The Lives of Others

February 26, 2007

Probably the biggest upset at the Academy Awards last night (certainly not called by yours truly) was Das Leben der Anderen over Pan’s Labyrinth for Best Foreign Language film. I shouldn’t be too surprised; Leben got the most positive New Yorker review of any movie I’ve ever seen. Both were terrific movies, although Leben may be more universal. More than Pan’s Labyrinth, which explored the effects and world of a specific if forgotten tragedy (Franco’s Spain), Leben cut to the heart of human relations in general. Anthony Lane ended his New Yorker review with these words, “You might think that “The Lives of Others” is aimed solely at modern Germans…A movie this strong, however, is never parochial, nor is it period drama. Es ist für uns. It’s for us.”

The Lives of Others success is interesting within the context of recent European cinema. Last year’s winner of the major German Film award was Alles Auf Zucker, a lighthearted family tale about a secular Jewish petty criminal and his Chassidic relatives. Beyond this, however, the movie was “about” the struggle for reunification, about the gaps that still remain between East and West despite a decade of efforts to fill them. In many ways, the movie’s point is that the gap can only be bridged by the humanization of the former other; that it is necessary to leave aside Government programs of reunification, and instead to focus on the humanity of those beyond the wall through human confrontation. It is about coming together through personal experience.

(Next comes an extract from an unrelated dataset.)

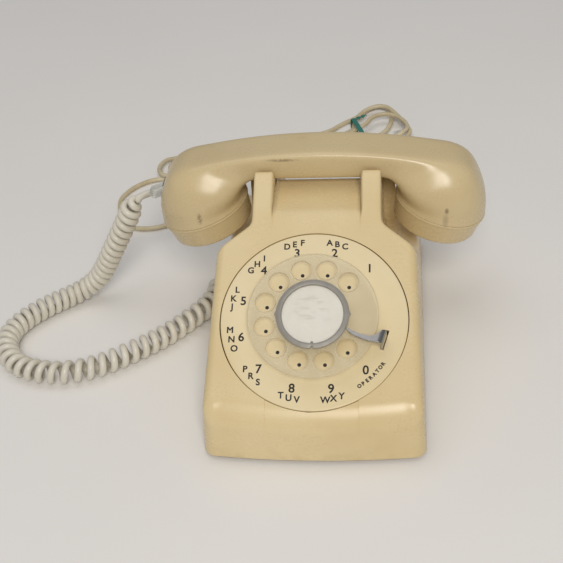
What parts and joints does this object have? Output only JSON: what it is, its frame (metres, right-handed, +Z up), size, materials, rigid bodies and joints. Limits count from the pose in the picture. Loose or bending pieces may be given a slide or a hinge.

Michael Hanecke’s Cache also dealt with these topics. I won’t go into heavy analysis because that would involve too many spoilers, however, I will say that the idea of the other is at the forefront of the film. In many ways, the movie argues for human recognition of the other via interpersonal relationships. At the very least, the failure to confront the other is the films starting-point.

These movies are all of an ilk that seems to be missing in current American cinema. Unlike during the 1970’s, American directors seem unwilling to confront America’s sordid recent past. It’s a surprising gap given the amount of material to work with, and our receptiveness to foreign films that deal with these topics. Perhaps its time for a new self awareness in our cinema.